Depoimento de Ana Paula

Ana Paula Albuquerque

Eu sempre me olhei no espelho e me vi “diferente”, eu não corria como meus amigos, eu não andava como meus amigos….

Meus pais só se deram conta disso aos 11 anos, quando as quedas sem motivo aparente se tornaram mais frequentes, e durante todos aqueles anos eu sofri com os comentários a respeito dos meus pés “feios” e as canelas muito finas, era difícil para mim entender porque aquilo acontecia comigo, e por diversas vezes me tranquei em casa dizendo para minha mãe que não iria mais a escola, graças a Deus eu sempre voltava atrás. Aos 12 anos fui levada pelo meu pai a Santa Casa de São Paulo, e foi lá que diversos ortopedistas me avaliaram, chegando à conclusão de que eu tinha escoliose; notaram meus pés cavos e varos, mas, em nenhum momento cogitaram que poderia ter uma doença degenerativa; fiz fisioterapia por um tempo para corrigir a escoliose, durante esse tratamento meu fisio na época, Dr. Heitor, percebeu o quanto meus tendões eram inflexíveis, aos 12 anos eu não tinha alongamento algum, já era limitada nos movimentos, ainda assim nada mais foi investigado, me mandaram fazer natação para ajudar e me deram alta. Eu não fiz natação, era muito caro e nós éramos muito pobres.

Os anos passaram, eu passei a adolescência inteira jogando vôlei porque não precisava correr e disso eu gostava, acredito que o vôlei tenha ajudado para que a doença progredisse mais devagar. Quando aos 18 anos fiquei grávida de meu primeiro filho meu corpo deu sinais de que estava em colapso, sentia dores no quadril, nas pernas, nos braços, sentia muito calor, tremores, cãibras; do segundo filho aos 24 eu já estava muito pior, ia trabalhar arrastada, mancando, virando o tornozelo. Quando fiz vinte e oito me convenci de que aquilo não podia ser natural, e fui atrás de respostas, recebi muitos “você não tem nada” ou “troque seu travesseiro”, mas nada bastou para mim, com muita força de vontade consegui, finalmente, que a prefeitura de minha cidade me levasse até Ribeirão Preto, neste ano eu já havia passado num ortopedista muito bom que me disse que o que eu tinha era Charcot-Marie-Tooth, neste dia eu morri um pouco, aos 28 anos eu tinha uma doença rara, sem cura e degenerativa, eu sabia pouco e tive medo. Na Eletroneuromiografia havia constado uma polineuropatia sensitiva heredodegenerativa, o que estava bem longe do diagnóstico real. Finalmente ao passar no HC de Ribeirão fui diagnosticada com Amiotrofia Espinhal Distal, uma “prima” da CMT, só que afeta apenas a parte motora comprometendo muito pouco ou nada da sensitiva.

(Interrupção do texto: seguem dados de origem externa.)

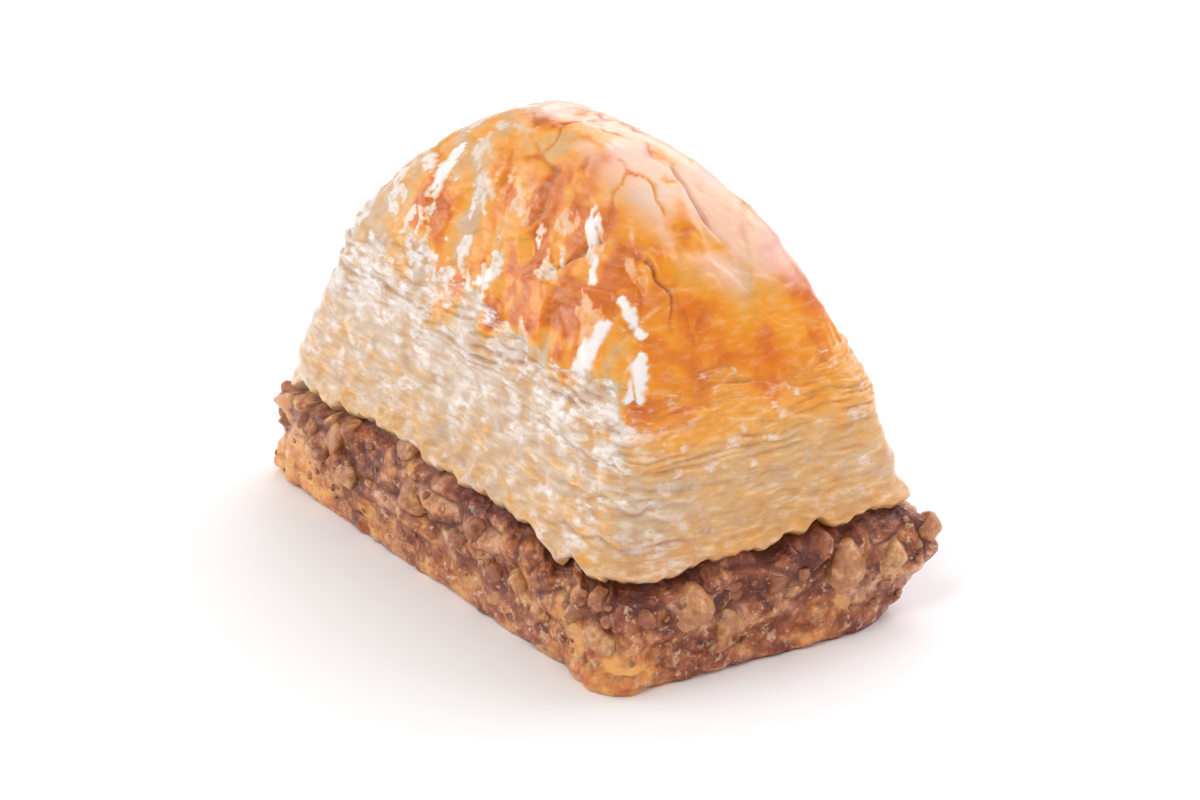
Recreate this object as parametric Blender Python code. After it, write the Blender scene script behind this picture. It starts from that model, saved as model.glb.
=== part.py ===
"""A cut piece of walnut baklava: soaked base sheets, a walnut filling and a risen, domed stack of filo.

The long cut side runs along X and faces -Y, the piece rests on z = 0, and the origin is the middle of
its footprint. Sizes are in millimetres and become metres where a mesh is made.
"""

import math

import bmesh
import bpy
import numpy as np
from mathutils import Vector, noise

MM = 0.001

# Driving dimensions.
LENGTH = 54.0  # long cut side of the footprint
WIDTH = 29.8  # short cut side, at mid length
HEIGHT = 39.6  # top of the dome
CUT_SKEW = math.radians(9.3)  # the short cuts are this far off square to the long ones
FLARE = 0.06  # the +X end is wider, and the -X end narrower, by this share
BASE_TOP = 3.0  # soaked base sheets
FILLING_TOP = 9.0  # walnut filling, at the corners
GAP = 0.3  # kept between pieces that touch
PASTRY_INSET = 0.5  # the stack starts this far inside the footprint

HALF_LENGTH = LENGTH / 2
HALF_WIDTH = WIDTH / 2

# Squircle exponents of the plan outline: high is square, 2 is an ellipse.
CUT_CORNERS = 16.0
STACK_CORNERS = 12.0
ROUND_TOP = 3.6

# The stack leans in on every side, then closes in a dome: (lean, bulge, crown) along X and across.
DOME_ALONG = (0.24, 2.9, 2.5)
DOME_ACROSS = (0.32, 1.87, 2.78)
DRIFT = 0.95  # the top of the dome lies this far behind the middle

# Swells and ripples of the layers' edges.
FILLING_SWELL = 1.7  # how far the stack's foot arches over the filling between two corners
FILLING_RIPPLE = 0.45
BASE_RIPPLE = 0.45
FAR_HEAP = 1.2  # nuts squeezed out past the far +X corner
LEFT_BULGE = 0.8  # soaked sheets that sag out at the near end of the -X side

# The browned crust ends in a lip above the pale cut sheets.
CRUST_EDGE = 21.5  # its height at the middle of a side
CRUST_TILT = (-2.6, 1.0)  # rise from the middle to the +X end, and to the back
CRUST_RIPPLE = 1.1
LIP = 0.5  # mean overhang
LIP_RIPPLE = 0.45
LIP_DEPTH = 6.5  # the overhang fades out over this height
BUNDLE = 0.3  # how far bundles of cut sheets stand out or in
BLISTER = 0.5  # height of the soft blisters on the dome

# Mesh density.
TURNS = 84
SIDE_RINGS = 21
DOME_RINGS = 12
LEVEL_SHARES = (0.86, 0.72)  # inside the last of these shares a layer's top and bottom are level

COLOURS = {
    "base_pastry": (0.52, 0.22, 0.09),
    "nut_filling": (0.33, 0.17, 0.10),
    "top_pastry": (0.80, 0.48, 0.19),
}


def squircle(turn, half_x, half_y, squareness):
    """Outline of a rectangle with rounded corners, as distances from its middle."""
    c, s = np.cos(turn), np.sin(turn)
    reach = (np.abs(c) ** squareness + np.abs(s) ** squareness) ** (-1 / squareness)
    return half_x * reach * c, half_y * reach * s


def even_turns(count):
    """Turn values that space points evenly along the footprint's outline."""
    fine = np.linspace(0, 2 * math.pi, 4001)
    x, y = squircle(fine, HALF_LENGTH, HALF_WIDTH, STACK_CORNERS)
    run = np.concatenate([[0], np.cumsum(np.hypot(np.diff(x), np.diff(y)))])
    return np.interp(np.arange(count) / count * run[-1], run, fine)


TURN = even_turns(TURNS)
ALONG, ACROSS = squircle(TURN, 1.0, 1.0, STACK_CORNERS)  # -1 to 1 from end to end and front to back


def ease(value, start, end):
    """0 at the start, 1 at the end, and smooth between."""
    t = np.clip((value - start) / (end - start), 0, 1)
    return t * t * (3 - 2 * t)


def bump(value, centre, spread):
    """1 at the centre, falling away on both sides."""
    return np.exp(-(((value - centre) / spread) ** 2))


def ripple(x, y, z, size, seed):
    """Smooth noise from -1 to 1 at each point, with lumps of about this size."""
    points = zip(x / size + seed, y / size, z / size)
    return np.array([noise.noise(Vector(point)) for point in points])


def edge_ripple(reach, size, seed):
    """Noise along the outline alone, the same at every height."""
    return ripple(reach * ALONG, reach * ACROSS, 0 * ALONG, size, seed)


def on_right():
    """1 on the short side that faces +X."""
    return ease(ALONG, 0.9, 1.0)


def at_far_corner():
    """1 at the corner between the +X side and the back."""
    return bump(ALONG, 1, 0.06) * bump(ACROSS, 1, 0.25)


def at_left_end():
    """1 on the near part of the -X side."""
    return bump(ALONG, -1, 0.05) * bump(ACROSS, -0.7, 0.7)


def filling_lift():
    """The filling swells between the corners, so the stack's lower edge arches over it."""
    between_corners = 1 - np.abs(ALONG * ACROSS) ** 3
    peak_on_right = bump(ACROSS, 0.45, 0.35) * on_right()
    sag_on_right = 0.9 * bump(ACROSS, -0.35, 0.4) * on_right()
    ripples = FILLING_RIPPLE * edge_ripple(9, 2.2, 3.1)
    return FILLING_SWELL * between_corners + ripples + peak_on_right - sag_on_right


def base_lift():
    return BASE_RIPPLE * edge_ripple(7, 1.9, 8.4)


def crust_edge():
    """Height where the crust ends: low at the near corner, high at the far end."""
    tilt = CRUST_TILT[0] * ALONG + CRUST_TILT[1] * ACROSS
    return CRUST_EDGE + tilt + CRUST_RIPPLE * edge_ripple(8, 3.0, 5.7)


def placed(x, y, z, out=0.0):
    """A ring from plan points of a square-cut piece, moved out, then flared and sheared to the footprint."""
    stretch = 1 + out / np.hypot(x, y)
    x = x * stretch
    y = y * stretch * (1 + FLARE * x / HALF_LENGTH)
    return np.column_stack([x + y * math.tan(CUT_SKEW), y, np.broadcast_to(z, x.shape)])


def layer_ring(height, proud, squareness, lumps=0.0, heap=0.0):
    """A ring of the base or the filling. Lumps stand out from it by up to this much, and heap is added."""
    x, y = squircle(TURN, HALF_LENGTH + proud, HALF_WIDTH + proud, squareness)
    height = np.broadcast_to(height, x.shape)
    return placed(x, y, height, heap + lumps * ripple(x, y, height, 3.8, 1.3))


def closing(rise, lean, bulge, crown):
    """Share of the half span that is left at this share of the stack's rise."""
    return (1 - lean * rise) * (1 - rise**bulge) ** (1 / crown)


def stack_ring(height):
    """A ring of the risen stack at this height, an array or a number."""
    rise = np.clip((height - FILLING_TOP) / (HEIGHT - FILLING_TOP), 0, 0.9995)
    half_x = (HALF_LENGTH - PASTRY_INSET) * closing(rise, *DOME_ALONG)
    half_y = (HALF_WIDTH - PASTRY_INSET) * closing(rise, *DOME_ACROSS)
    squareness = STACK_CORNERS + (ROUND_TOP - STACK_CORNERS) * ease(rise, 0.0, 1.15)
    x, y = squircle(TURN, half_x, half_y, squareness)
    ring = placed(x, y, height, stack_relief(x, y, height))
    ring[:, 1] += DRIFT * rise
    return ring


def stack_relief(x, y, height):
    """The crust's lip, the splits between bundles of sheets, and soft blisters on the dome."""
    z = np.broadcast_to(height, x.shape)
    above = z - crust_edge()
    overhang = LIP + LIP_RIPPLE * ripple(x, y, 0 * z, 6.0, 4.4)
    lip = overhang * ease(above, -0.6, 0.3) * (1 - ease(above, 0.8, LIP_DEPTH))
    groove = 0.2 * bump(above, -1.2, 1.0)
    bundles = BUNDLE * ripple(0.12 * x, 0.12 * y, z, 1.5, 2.2) * (1 - ease(above, -0.5, 1.5))
    blisters = BLISTER * ripple(x, y, z, 5.0, 6.6) * ease(above, 1, 5) * (1 - ease(z, 33, HEIGHT))
    return lip - groove + bundles + blisters


def level_rings(ring, level):
    """Rings that carry an edge ring inwards to a level middle, nearest the edge first."""
    middle = ring.mean(axis=0)
    rings = []
    for share in LEVEL_SHARES:
        inner = middle + (ring - middle) * share
        inner[:, 2] = level + (ring[:, 2] - level) * ease(share, LEVEL_SHARES[-1], 1.0)
        rings.append(inner)
    return rings


def solid(name, rings):
    """One closed body through these rings, lowest first, capped flat at both ends."""
    mesh = bmesh.new()
    loops = [[mesh.verts.new(Vector(point) * MM) for point in ring] for ring in rings]
    for low, high in zip(loops, loops[1:]):
        for i in range(TURNS):
            j = (i + 1) % TURNS
            mesh.faces.new((low[i], low[j], high[j], high[i]))
    mesh.faces.new(reversed(loops[0]))
    mesh.faces.new(loops[-1])
    data = bpy.data.meshes.new(name)
    mesh.to_mesh(data)
    mesh.free()
    data.shade_smooth()
    data.set_sharp_from_angle(angle=math.radians(50))
    thing = bpy.data.objects.new(name, data)
    thing.data.materials.append(material(name))
    bpy.context.scene.collection.objects.link(thing)
    return thing


def material(name):
    made = bpy.data.materials.new(name)
    made.use_nodes = True
    shader = made.node_tree.nodes["Principled BSDF"]
    shader.inputs["Base Color"].default_value = (*COLOURS[name], 1)
    shader.inputs["Roughness"].default_value = 0.35
    shader.inputs["Metallic"].default_value = 0.0
    return made


def base_pastry():
    """Soaked sheets under the filling, with a rounded lower edge."""
    edge = BASE_TOP + base_lift()
    bulge = LEFT_BULGE * at_left_end()
    rings = [
        layer_ring(0.0, -0.2, 0.75 * CUT_CORNERS, heap=0.3 * bulge),
        layer_ring(0.35, 0.1, CUT_CORNERS, heap=0.7 * bulge),
        layer_ring(1.2, 0.25, CUT_CORNERS, lumps=0.3, heap=bulge),
        layer_ring(0.75 * edge, 0.25, CUT_CORNERS, lumps=0.35, heap=bulge),
        layer_ring(edge, 0.1, CUT_CORNERS, heap=0.7 * bulge),
    ]
    return solid("base_pastry", rings + level_rings(rings[-1], BASE_TOP))


def nut_filling():
    """Chopped walnuts out to their uneven outline."""
    low = BASE_TOP + base_lift() + GAP
    high = FILLING_TOP + filling_lift() - GAP
    # Each ring of the side: share of the layer's height, how proud it stands, its lumps, its far heap.
    profile = [
        (0.0, 0.05, 0.0, 0.0),
        (0.2, 0.20, 0.9, 0.0),
        (0.45, 0.30, 1.4, 0.2),
        (0.7, 0.25, 1.5, 0.7),
        (0.9, 0.10, 1.2, 1.0),
        (1.0, -0.50, 0.0, 0.6),
    ]
    sides = []
    for share, proud, lumps, heap in profile:
        height = low + share * (high - low)
        sides.append(layer_ring(height, proud, CUT_CORNERS, lumps, FAR_HEAP * heap * at_far_corner()))
    under = level_rings(sides[0], BASE_TOP + GAP)[::-1]
    over = level_rings(sides[-1], FILLING_TOP + 1 - GAP)
    return solid("nut_filling", under + sides + over)


def top_pastry():
    """The risen stack of filo: leaning cut sides, a lip where the crust ends, and the dome."""
    foot = FILLING_TOP + filling_lift()
    shoulder = crust_edge() + 4.0
    sides = [stack_ring(foot + (shoulder - foot) * i / SIDE_RINGS) for i in range(SIDE_RINGS + 1)]
    dome = []
    for i in range(1, DOME_RINGS + 1):
        climb = 0.998 * math.sin(math.pi / 2 * i / DOME_RINGS) ** 0.9
        dome.append(stack_ring(shoulder + (HEIGHT - shoulder) * climb))
    under = level_rings(sides[0], FILLING_TOP + 1)[::-1]
    return solid("top_pastry", under + sides + dome)


def main():
    for thing in list(bpy.data.objects):
        bpy.data.objects.remove(thing)
    base_pastry()
    nut_filling()
    top_pastry()


main()
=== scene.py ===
"""Looks of a cut piece of walnut baklava.

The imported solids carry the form. Each layer's skin is felt by rays, drawn again as a fine grid, and given
what the solids leave out: the edges of the filo sheets, the crust's crumpled, glazed flakes, the chopped
walnuts in their paste, and the soaked sheets below. Lengths are in millimetres until a mesh is made.
"""

import itertools
import math

import bpy
import numpy as np
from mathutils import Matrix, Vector
from mathutils.bvhtree import BVHTree


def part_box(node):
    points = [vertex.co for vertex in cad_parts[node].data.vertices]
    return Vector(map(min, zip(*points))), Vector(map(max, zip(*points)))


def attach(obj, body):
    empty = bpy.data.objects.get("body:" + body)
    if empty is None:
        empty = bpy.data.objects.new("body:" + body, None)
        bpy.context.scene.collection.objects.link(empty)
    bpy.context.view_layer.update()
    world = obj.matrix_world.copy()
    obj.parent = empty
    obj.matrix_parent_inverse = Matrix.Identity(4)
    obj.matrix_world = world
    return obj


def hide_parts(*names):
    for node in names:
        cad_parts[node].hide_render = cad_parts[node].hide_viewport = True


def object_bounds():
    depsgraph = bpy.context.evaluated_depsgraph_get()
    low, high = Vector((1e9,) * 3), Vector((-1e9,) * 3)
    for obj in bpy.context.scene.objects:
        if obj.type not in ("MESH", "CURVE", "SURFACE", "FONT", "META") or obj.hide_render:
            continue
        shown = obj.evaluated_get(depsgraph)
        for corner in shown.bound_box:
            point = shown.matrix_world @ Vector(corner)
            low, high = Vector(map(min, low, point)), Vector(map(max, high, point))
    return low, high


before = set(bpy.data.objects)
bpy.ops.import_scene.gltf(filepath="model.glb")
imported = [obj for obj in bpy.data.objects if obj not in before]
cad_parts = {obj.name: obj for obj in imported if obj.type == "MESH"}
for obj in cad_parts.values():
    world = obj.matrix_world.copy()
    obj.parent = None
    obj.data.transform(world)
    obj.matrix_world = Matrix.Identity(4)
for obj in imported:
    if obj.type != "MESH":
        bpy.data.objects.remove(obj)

CAD_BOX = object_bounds()
MM = 0.001
LOW, HIGH = (np.array(corner) / MM for corner in CAD_BOX)
SPAN = HIGH - LOW
MIDDLE = (LOW + HIGH) / 2
HALF_LENGTH, HALF_WIDTH = SPAN[0] / 2, SPAN[1] / 2
BASE_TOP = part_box("base_pastry")[1].z / MM
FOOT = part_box("top_pastry")[0].z / MM
TOP = HIGH[2]
OUTSIDE = np.array([0.4, 0.4, 0.0])  # nuts may stand out this far from the solids' box
FAR = 60.0  # rays start this far out or up, outside the piece
RAY_STEP = 0.6  # between the heights where stack and filling are felt
COLUMNS = 640  # of every grid, round the outline

# The crust's lower edge: its height at the middle of the piece, and how it tilts and arches.
CRUST_EDGE = FOOT + 12.1
CRUST_TILT = (-1.6, 0.6)
CRUST_ARCH = 2.4

# Torn strips on the crust, painted white as highlights: both ends as shares along, across and up, and half
# the width in mm.
TORN_GLINT_STRIPS = (
    ((0.27, -0.31, 0.91), (0.40, -0.46, 0.78), 0.55),
    ((0.50, -0.50, 0.73), (0.42, -0.70, 0.57), 1.0),
    ((0.50, -0.44, 0.77), (0.60, -0.46, 0.71), 0.45),
    ((0.62, -0.50, 0.68), (0.67, -0.65, 0.56), 0.7),
    ((-0.40, -0.46, 0.78), (-0.34, -0.31, 0.90), 0.6),
    ((-0.10, -0.58, 0.66), (0.00, -0.56, 0.73), 0.45),
)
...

Hoje, mais de três anos desde o início da minha peregrinação, ainda há muito a se caminhar, não consegui ainda o resultado do exame de DNA que ateste a doença sem dúvidas, não tenho uma equipe médica perto da minha casa que me atenda e saiba mais de CMT ou Amiotrofia do que eu mesma, depois de tanto ler; o fisioterapeuta da minha cidade ainda não conseguiu compreender que necessito de acompanhamento constante e não 10 sessões. A cada problema que aparece e vou ao médico, tenho dúvidas se informo minha patologia, por medo de ter tudo que sinto associado a ela, por isso já ocultei esse fato muitas vezes.

De tudo isso muitas lições aprendidas, muita força adquirida, me perdoei por minhas limitações, entendi que elas não me fazem feia ou pior, me fazem mais humana. Aprendi a olhar o ser humano com mais ternura e principalmente e viver os dias como se fossem os últimos, sem muitas reclamações, caindo e levantando, sorrindo e as vezes chorando, mas vivendo e não existindo, porque aos olhos do Pai Jeová somos todos perfeitos.